Exercise:
Return, exactly as written, the run of lines that begins at the line containing "Write part 3 of" and ends at the line containing "0.026, 0.008), dip)". Nothing outside that run belongs in the answer.
[START Given records]
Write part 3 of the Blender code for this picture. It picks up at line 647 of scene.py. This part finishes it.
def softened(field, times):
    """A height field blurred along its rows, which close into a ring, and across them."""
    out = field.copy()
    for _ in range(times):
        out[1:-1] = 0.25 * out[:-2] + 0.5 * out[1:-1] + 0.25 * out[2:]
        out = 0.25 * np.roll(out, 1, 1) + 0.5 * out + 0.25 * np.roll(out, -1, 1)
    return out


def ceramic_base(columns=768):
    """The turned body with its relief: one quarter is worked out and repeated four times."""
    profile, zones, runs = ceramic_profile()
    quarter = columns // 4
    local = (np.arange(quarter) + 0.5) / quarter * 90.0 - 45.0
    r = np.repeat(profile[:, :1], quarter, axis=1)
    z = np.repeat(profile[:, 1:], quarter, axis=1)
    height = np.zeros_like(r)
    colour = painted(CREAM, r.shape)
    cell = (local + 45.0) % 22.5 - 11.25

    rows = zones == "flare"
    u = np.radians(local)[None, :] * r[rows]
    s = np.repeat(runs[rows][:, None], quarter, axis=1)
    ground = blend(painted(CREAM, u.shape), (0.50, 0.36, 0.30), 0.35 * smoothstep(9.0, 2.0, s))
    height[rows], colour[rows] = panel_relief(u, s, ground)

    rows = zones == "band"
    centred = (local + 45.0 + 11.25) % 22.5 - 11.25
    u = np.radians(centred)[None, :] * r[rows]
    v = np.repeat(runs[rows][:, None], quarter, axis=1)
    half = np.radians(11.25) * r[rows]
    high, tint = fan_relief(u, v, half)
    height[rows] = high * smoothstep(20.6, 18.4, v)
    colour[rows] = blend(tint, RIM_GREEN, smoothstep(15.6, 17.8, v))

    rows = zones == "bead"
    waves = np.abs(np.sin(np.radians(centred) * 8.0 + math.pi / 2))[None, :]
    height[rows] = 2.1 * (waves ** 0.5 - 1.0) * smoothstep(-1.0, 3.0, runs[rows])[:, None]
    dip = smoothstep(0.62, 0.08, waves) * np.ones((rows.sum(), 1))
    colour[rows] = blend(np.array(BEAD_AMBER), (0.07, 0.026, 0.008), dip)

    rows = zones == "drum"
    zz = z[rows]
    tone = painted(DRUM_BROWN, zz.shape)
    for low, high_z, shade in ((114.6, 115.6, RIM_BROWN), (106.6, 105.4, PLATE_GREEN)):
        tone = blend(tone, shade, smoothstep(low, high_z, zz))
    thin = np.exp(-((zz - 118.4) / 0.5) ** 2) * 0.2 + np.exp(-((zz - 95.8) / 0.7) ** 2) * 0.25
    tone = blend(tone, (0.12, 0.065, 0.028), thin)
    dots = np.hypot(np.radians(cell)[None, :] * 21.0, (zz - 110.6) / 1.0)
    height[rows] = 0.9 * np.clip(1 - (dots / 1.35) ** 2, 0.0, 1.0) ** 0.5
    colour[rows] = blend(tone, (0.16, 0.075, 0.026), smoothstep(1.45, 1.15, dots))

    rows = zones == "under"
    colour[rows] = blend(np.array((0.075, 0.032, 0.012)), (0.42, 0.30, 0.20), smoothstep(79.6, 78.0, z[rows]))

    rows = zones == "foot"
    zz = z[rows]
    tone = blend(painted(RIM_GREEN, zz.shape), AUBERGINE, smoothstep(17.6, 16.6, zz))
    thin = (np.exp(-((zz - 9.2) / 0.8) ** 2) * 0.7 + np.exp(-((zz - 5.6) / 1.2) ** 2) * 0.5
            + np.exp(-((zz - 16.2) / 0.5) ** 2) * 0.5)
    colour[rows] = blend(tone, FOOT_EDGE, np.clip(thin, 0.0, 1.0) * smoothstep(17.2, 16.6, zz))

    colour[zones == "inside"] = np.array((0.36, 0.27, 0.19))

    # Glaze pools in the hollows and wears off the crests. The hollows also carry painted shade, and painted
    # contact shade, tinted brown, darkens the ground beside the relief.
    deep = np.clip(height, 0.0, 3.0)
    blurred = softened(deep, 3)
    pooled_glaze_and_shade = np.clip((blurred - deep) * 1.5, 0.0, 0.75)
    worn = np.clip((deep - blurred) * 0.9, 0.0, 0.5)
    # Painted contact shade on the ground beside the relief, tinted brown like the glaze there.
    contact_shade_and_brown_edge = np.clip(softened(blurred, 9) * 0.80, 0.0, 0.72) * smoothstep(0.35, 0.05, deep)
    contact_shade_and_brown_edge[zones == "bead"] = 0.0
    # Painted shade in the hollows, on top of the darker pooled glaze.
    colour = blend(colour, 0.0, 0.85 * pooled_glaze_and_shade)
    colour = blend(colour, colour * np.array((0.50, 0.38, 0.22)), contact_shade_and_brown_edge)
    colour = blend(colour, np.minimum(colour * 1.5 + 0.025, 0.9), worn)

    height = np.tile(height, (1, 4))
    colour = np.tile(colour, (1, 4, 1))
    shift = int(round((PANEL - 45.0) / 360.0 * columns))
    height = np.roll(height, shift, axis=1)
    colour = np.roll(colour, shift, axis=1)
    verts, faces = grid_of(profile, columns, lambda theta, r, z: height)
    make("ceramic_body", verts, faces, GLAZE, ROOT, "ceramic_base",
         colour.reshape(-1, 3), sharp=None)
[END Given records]
[START Given records]
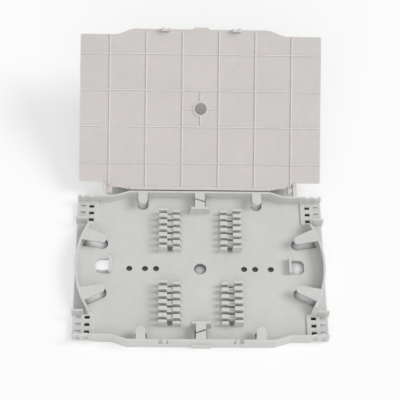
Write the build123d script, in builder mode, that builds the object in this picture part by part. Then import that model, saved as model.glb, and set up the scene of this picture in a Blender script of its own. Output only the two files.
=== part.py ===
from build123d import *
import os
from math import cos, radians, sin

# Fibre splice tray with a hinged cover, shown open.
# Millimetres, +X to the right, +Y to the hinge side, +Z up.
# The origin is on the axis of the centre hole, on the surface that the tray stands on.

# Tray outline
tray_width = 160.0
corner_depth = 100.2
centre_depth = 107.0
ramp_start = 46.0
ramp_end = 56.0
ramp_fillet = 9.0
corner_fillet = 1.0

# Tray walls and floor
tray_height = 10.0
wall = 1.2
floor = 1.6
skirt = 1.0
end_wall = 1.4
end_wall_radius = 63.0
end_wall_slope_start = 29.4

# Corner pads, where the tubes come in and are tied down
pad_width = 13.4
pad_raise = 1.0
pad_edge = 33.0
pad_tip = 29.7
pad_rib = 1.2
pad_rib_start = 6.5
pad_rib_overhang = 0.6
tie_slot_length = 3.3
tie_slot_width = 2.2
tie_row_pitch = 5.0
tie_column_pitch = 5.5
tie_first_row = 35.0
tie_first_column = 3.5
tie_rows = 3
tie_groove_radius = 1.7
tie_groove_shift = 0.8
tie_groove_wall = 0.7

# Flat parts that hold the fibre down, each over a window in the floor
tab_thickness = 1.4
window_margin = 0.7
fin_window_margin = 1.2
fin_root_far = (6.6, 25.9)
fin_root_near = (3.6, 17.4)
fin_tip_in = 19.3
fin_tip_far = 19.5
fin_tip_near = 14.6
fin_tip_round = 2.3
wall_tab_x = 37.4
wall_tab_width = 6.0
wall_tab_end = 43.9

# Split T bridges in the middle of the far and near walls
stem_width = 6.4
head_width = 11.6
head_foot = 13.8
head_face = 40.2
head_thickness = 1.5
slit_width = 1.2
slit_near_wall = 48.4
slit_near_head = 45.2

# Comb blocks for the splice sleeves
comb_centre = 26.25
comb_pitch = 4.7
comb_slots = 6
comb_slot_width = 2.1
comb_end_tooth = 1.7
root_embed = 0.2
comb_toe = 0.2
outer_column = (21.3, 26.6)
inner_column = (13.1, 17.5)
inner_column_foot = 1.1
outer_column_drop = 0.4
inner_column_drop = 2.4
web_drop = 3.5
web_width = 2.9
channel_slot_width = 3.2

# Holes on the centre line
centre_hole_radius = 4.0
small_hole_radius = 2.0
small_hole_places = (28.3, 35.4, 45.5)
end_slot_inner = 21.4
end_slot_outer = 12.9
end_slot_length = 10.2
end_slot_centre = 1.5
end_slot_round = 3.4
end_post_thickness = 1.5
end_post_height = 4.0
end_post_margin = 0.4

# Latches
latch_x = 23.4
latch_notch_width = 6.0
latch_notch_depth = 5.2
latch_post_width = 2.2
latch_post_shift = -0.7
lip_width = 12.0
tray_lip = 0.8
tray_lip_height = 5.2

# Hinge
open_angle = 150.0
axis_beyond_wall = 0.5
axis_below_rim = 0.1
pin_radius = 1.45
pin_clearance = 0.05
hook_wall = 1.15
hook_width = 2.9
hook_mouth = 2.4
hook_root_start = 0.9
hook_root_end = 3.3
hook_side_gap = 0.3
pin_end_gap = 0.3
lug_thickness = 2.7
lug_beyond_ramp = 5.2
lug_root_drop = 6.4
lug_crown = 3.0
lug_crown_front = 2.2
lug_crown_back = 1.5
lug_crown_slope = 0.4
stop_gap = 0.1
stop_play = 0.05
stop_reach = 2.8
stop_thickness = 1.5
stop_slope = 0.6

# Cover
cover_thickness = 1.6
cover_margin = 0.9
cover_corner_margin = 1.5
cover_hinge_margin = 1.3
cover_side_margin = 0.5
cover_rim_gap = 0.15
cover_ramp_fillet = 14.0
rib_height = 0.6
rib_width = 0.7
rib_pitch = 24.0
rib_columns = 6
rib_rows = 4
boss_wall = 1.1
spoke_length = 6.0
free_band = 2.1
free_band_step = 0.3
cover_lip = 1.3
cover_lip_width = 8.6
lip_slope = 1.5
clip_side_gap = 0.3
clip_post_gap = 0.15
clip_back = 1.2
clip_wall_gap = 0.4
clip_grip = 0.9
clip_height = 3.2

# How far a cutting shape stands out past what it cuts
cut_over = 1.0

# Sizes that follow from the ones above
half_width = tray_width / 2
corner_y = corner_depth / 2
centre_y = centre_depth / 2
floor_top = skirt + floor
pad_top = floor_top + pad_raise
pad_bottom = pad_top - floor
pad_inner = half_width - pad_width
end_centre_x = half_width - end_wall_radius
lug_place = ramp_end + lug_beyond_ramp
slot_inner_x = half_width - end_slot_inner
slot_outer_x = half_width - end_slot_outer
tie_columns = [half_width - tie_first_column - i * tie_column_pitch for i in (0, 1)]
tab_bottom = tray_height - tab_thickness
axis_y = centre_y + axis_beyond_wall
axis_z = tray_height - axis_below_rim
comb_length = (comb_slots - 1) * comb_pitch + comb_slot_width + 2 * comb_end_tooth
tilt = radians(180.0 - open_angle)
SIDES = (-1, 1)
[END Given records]
[START Given records]
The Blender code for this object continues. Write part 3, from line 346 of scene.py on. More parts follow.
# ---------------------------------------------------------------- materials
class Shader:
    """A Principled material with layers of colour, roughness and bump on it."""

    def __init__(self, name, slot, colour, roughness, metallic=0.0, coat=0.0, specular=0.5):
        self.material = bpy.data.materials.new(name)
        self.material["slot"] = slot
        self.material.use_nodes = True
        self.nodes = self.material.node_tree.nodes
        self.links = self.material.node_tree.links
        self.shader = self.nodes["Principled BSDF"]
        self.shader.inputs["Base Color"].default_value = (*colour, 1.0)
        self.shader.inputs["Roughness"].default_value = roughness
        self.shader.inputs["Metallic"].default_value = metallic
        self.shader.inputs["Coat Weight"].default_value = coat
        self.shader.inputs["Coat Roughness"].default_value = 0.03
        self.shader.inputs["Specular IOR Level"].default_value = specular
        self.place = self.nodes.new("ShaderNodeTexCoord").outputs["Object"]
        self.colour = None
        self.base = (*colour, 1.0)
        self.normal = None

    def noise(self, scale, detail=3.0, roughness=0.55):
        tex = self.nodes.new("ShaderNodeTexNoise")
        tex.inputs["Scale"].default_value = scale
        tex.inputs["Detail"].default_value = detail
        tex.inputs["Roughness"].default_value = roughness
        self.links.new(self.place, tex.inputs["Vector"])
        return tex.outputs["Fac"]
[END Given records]
Full output:
Write part 3 of the Blender code for this picture. It picks up at line 647 of scene.py. This part finishes it.
def softened(field, times):
    """A height field blurred along its rows, which close into a ring, and across them."""
    out = field.copy()
    for _ in range(times):
        out[1:-1] = 0.25 * out[:-2] + 0.5 * out[1:-1] + 0.25 * out[2:]
        out = 0.25 * np.roll(out, 1, 1) + 0.5 * out + 0.25 * np.roll(out, -1, 1)
    return out


def ceramic_base(columns=768):
    """The turned body with its relief: one quarter is worked out and repeated four times."""
    profile, zones, runs = ceramic_profile()
    quarter = columns // 4
    local = (np.arange(quarter) + 0.5) / quarter * 90.0 - 45.0
    r = np.repeat(profile[:, :1], quarter, axis=1)
    z = np.repeat(profile[:, 1:], quarter, axis=1)
    height = np.zeros_like(r)
    colour = painted(CREAM, r.shape)
    cell = (local + 45.0) % 22.5 - 11.25

    rows = zones == "flare"
    u = np.radians(local)[None, :] * r[rows]
    s = np.repeat(runs[rows][:, None], quarter, axis=1)
    ground = blend(painted(CREAM, u.shape), (0.50, 0.36, 0.30), 0.35 * smoothstep(9.0, 2.0, s))
    height[rows], colour[rows] = panel_relief(u, s, ground)

    rows = zones == "band"
    centred = (local + 45.0 + 11.25) % 22.5 - 11.25
    u = np.radians(centred)[None, :] * r[rows]
    v = np.repeat(runs[rows][:, None], quarter, axis=1)
    half = np.radians(11.25) * r[rows]
    high, tint = fan_relief(u, v, half)
    height[rows] = high * smoothstep(20.6, 18.4, v)
    colour[rows] = blend(tint, RIM_GREEN, smoothstep(15.6, 17.8, v))

    rows = zones == "bead"
    waves = np.abs(np.sin(np.radians(centred) * 8.0 + math.pi / 2))[None, :]
    height[rows] = 2.1 * (waves ** 0.5 - 1.0) * smoothstep(-1.0, 3.0, runs[rows])[:, None]
    dip = smoothstep(0.62, 0.08, waves) * np.ones((rows.sum(), 1))
    colour[rows] = blend(np.array(BEAD_AMBER), (0.07, 0.026, 0.008), dip)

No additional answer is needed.